>> Begin
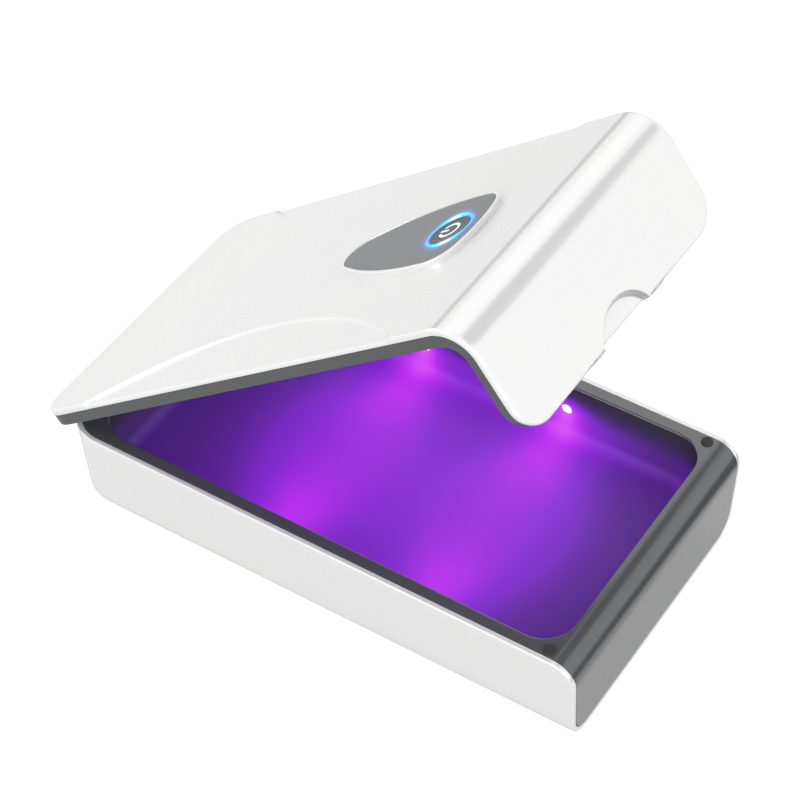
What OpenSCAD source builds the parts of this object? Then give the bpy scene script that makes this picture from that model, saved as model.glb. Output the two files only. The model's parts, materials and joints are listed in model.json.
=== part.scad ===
// Ultraviolet cleaning box for a phone: a drafted white housing with a grey inner tub,
// a hinged L-shaped lid with a control island, and one lit power button.
// Front is -Y, the hinge runs along X at the back, +Z is up, z = 0 is the table.

/* [Base housing] */
// Width of the base across its top edge
base_w = 120; // [100:1:150]
// Length of the base from the front face to the back edge
base_l = 208; // [180:1:250]
// Height of the base from its underside to the rim
base_h = 39; // [36:0.5:48]
// Wall of the white housing
shell_wall = 2; // [1.6:0.1:2.6]
// How far each side leans in from the rim to the underside
side_lean = 3.3; // [0:0.1:4]
// Radius of the long lower edges
foot_edge_r = 10; // [6:0.5:11]
// Radius of the two back corners seen from above
plan_r = 15; // [13:0.5:20]
// Radius where the rim rolls over into the front face
front_bend_r = 9.5; // [5:0.5:9.5]
// Gap at the seam between the housing and the tub
seam_gap = 0.1; // [0.05:0.05:0.3]

/* [Chamber] */
// Width of the rim along the sides
rim_side = 6.8; // [6:0.1:10]
// Width of the rim along the front
rim_front = 10; // [10:0.1:16]
// Width of the rim along the back
rim_back = 11; // [11:0.1:18]
// Depth of the chamber below the rim
chamber_depth = 21.3; // [19:0.1:23]
// Corner radius of the chamber at the rim
chamber_r = 12; // [8:0.5:18]
// How far the chamber walls lean in from the rim to the floor
chamber_lean = 2.6; // [1:0.1:4]
// Wall of the tub
tub_wall = 1.8; // [1.4:0.1:2.4]
// Thickness of the rim and of the front face
rim_t = 2; // [1.6:0.1:3]
// Bevel along the inner edge of the rim
rim_bevel = 0.8; // [0.3:0.1:1]

/* [Ultraviolet lights] */
// Depth of the lights below the rim
light_drop = 11; // [9:0.5:13]
// Distance from the front face to the front pair of lights
light_front = 66; // [50:1:80]
// Distance between the front and the back pair of lights
light_pitch = 60; // [40:1:80]
// Clear width of a light opening
light_mouth_d = 4.2; // [3:0.1:4.4]
// Width of a light window
window_d = 4.9; // [4.6:0.1:6]
// Thickness of a light window
window_t = 0.8; // [0.5:0.1:1]
// Side of a light emitter
emitter_side = 3.4; // [2.4:0.1:3.6]
// Height of a light emitter
emitter_t = 1.3; // [1:0.1:1.6]
// Thickness of the light strips
light_board_t = 1; // [0.8:0.1:1.2]
// Height of the light strips
light_board_h = 10; // [8:0.5:12]

/* [Lid] */
// Length of the lid from its back edge to the front of the apron
lid_l = 216; // [190:1:260]
// Gap between the closed lid and the rim
lid_gap = 0.8; // [0.6:0.1:1.5]
// Thickness of the white lid shell on top
lid_shell_t = 2.4; // [2:0.1:3]
// Thickness of the white lid shell on the apron
apron_shell_t = 2; // [1.6:0.1:2.6]
// Depth of the grey liner under the top
liner_t = 4.6; // [4.4:0.1:6]
// Depth of the grey liner behind the apron
apron_liner_t = 3.5; // [3.3:0.1:4]
// Thickness of the liner's inner sheet
liner_sheet = 1.6; // [1.2:0.1:1.8]
// Thickness of the liner's side walls
liner_side = 2.5; // [2:0.1:4]
// Radius of the liner's lower back edge
liner_edge_r = 3.5; // [1:0.1:4]
// Height of the apron from the lid top to its lower edge
apron_h = 44.1; // [40:0.1:46]
// Outer radius of the bend between the top and the apron
lid_bend_r = 14; // [10:0.5:18]
// Radius of the back corners of the lid
lid_corner_r = 12; // [8:0.5:18]
// Radius of the lower corners of the apron
apron_corner_r = 12; // [6:0.5:16]
// Depth of the lower side fields on the lid top
field_drop = 0.8; // [0.3:0.1:1.1]
// Where the side fields begin, from the back edge
field_start = 26.5; // [20:0.5:40]
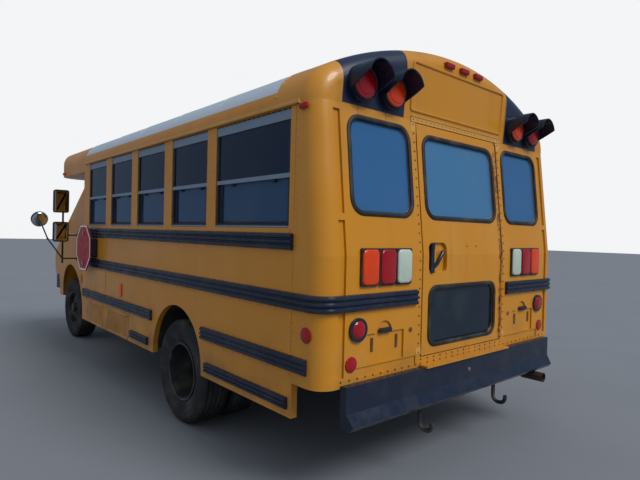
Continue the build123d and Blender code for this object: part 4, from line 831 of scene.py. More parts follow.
>> End
Repeat the records above exactly.

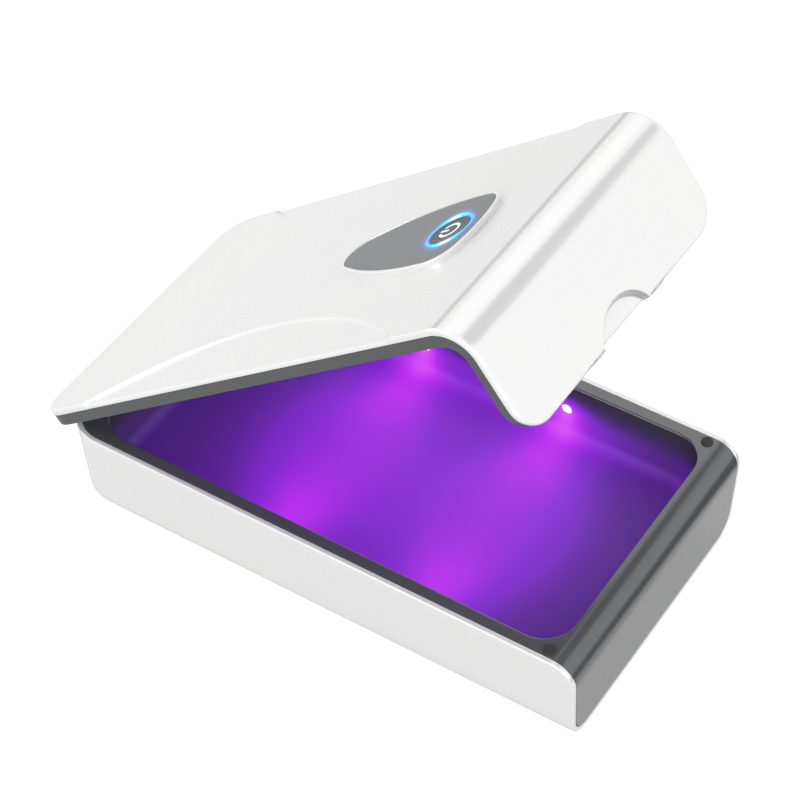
What OpenSCAD source builds the parts of this object? Then give the bpy scene script that makes this picture from that model, saved as model.glb. Output the two files only. The model's parts, materials and joints are listed in model.json.
=== part.scad ===
// Ultraviolet cleaning box for a phone: a drafted white housing with a grey inner tub,
// a hinged L-shaped lid with a control island, and one lit power button.
// Front is -Y, the hinge runs along X at the back, +Z is up, z = 0 is the table.

/* [Base housing] */
// Width of the base across its top edge
base_w = 120; // [100:1:150]
// Length of the base from the front face to the back edge
base_l = 208; // [180:1:250]
// Height of the base from its underside to the rim
base_h = 39; // [36:0.5:48]
// Wall of the white housing
shell_wall = 2; // [1.6:0.1:2.6]
// How far each side leans in from the rim to the underside
side_lean = 3.3; // [0:0.1:4]
// Radius of the long lower edges
foot_edge_r = 10; // [6:0.5:11]
// Radius of the two back corners seen from above
plan_r = 15; // [13:0.5:20]
// Radius where the rim rolls over into the front face
front_bend_r = 9.5; // [5:0.5:9.5]
// Gap at the seam between the housing and the tub
seam_gap = 0.1; // [0.05:0.05:0.3]

/* [Chamber] */
// Width of the rim along the sides
rim_side = 6.8; // [6:0.1:10]
// Width of the rim along the front
rim_front = 10; // [10:0.1:16]
// Width of the rim along the back
rim_back = 11; // [11:0.1:18]
// Depth of the chamber below the rim
chamber_depth = 21.3; // [19:0.1:23]
// Corner radius of the chamber at the rim
chamber_r = 12; // [8:0.5:18]
// How far the chamber walls lean in from the rim to the floor
chamber_lean = 2.6; // [1:0.1:4]
// Wall of the tub
tub_wall = 1.8; // [1.4:0.1:2.4]
// Thickness of the rim and of the front face
rim_t = 2; // [1.6:0.1:3]
// Bevel along the inner edge of the rim
rim_bevel = 0.8; // [0.3:0.1:1]

/* [Ultraviolet lights] */
// Depth of the lights below the rim
light_drop = 11; // [9:0.5:13]
// Distance from the front face to the front pair of lights
light_front = 66; // [50:1:80]
// Distance between the front and the back pair of lights
light_pitch = 60; // [40:1:80]
// Clear width of a light opening
light_mouth_d = 4.2; // [3:0.1:4.4]
// Width of a light window
window_d = 4.9; // [4.6:0.1:6]
// Thickness of a light window
window_t = 0.8; // [0.5:0.1:1]
// Side of a light emitter
emitter_side = 3.4; // [2.4:0.1:3.6]
// Height of a light emitter
emitter_t = 1.3; // [1:0.1:1.6]
// Thickness of the light strips
light_board_t = 1; // [0.8:0.1:1.2]
// Height of the light strips
light_board_h = 10; // [8:0.5:12]

/* [Lid] */
// Length of the lid from its back edge to the front of the apron
lid_l = 216; // [190:1:260]
// Gap between the closed lid and the rim
lid_gap = 0.8; // [0.6:0.1:1.5]
// Thickness of the white lid shell on top
lid_shell_t = 2.4; // [2:0.1:3]
// Thickness of the white lid shell on the apron
apron_shell_t = 2; // [1.6:0.1:2.6]
// Depth of the grey liner under the top
liner_t = 4.6; // [4.4:0.1:6]
// Depth of the grey liner behind the apron
apron_liner_t = 3.5; // [3.3:0.1:4]
// Thickness of the liner's inner sheet
liner_sheet = 1.6; // [1.2:0.1:1.8]
// Thickness of the liner's side walls
liner_side = 2.5; // [2:0.1:4]
// Radius of the liner's lower back edge
liner_edge_r = 3.5; // [1:0.1:4]
// Height of the apron from the lid top to its lower edge
apron_h = 44.1; // [40:0.1:46]
// Outer radius of the bend between the top and the apron
lid_bend_r = 14; // [10:0.5:18]
// Radius of the back corners of the lid
lid_corner_r = 12; // [8:0.5:18]
// Radius of the lower corners of the apron
apron_corner_r = 12; // [6:0.5:16]
// Depth of the lower side fields on the lid top
field_drop = 0.8; // [0.3:0.1:1.1]
// Where the side fields begin, from the back edge
field_start = 26.5; // [20:0.5:40]
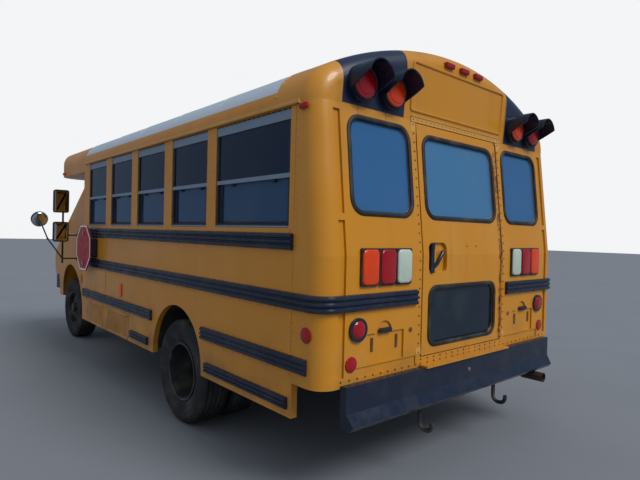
Continue the build123d and Blender code for this object: part 4, from line 831 of scene.py. More parts follow.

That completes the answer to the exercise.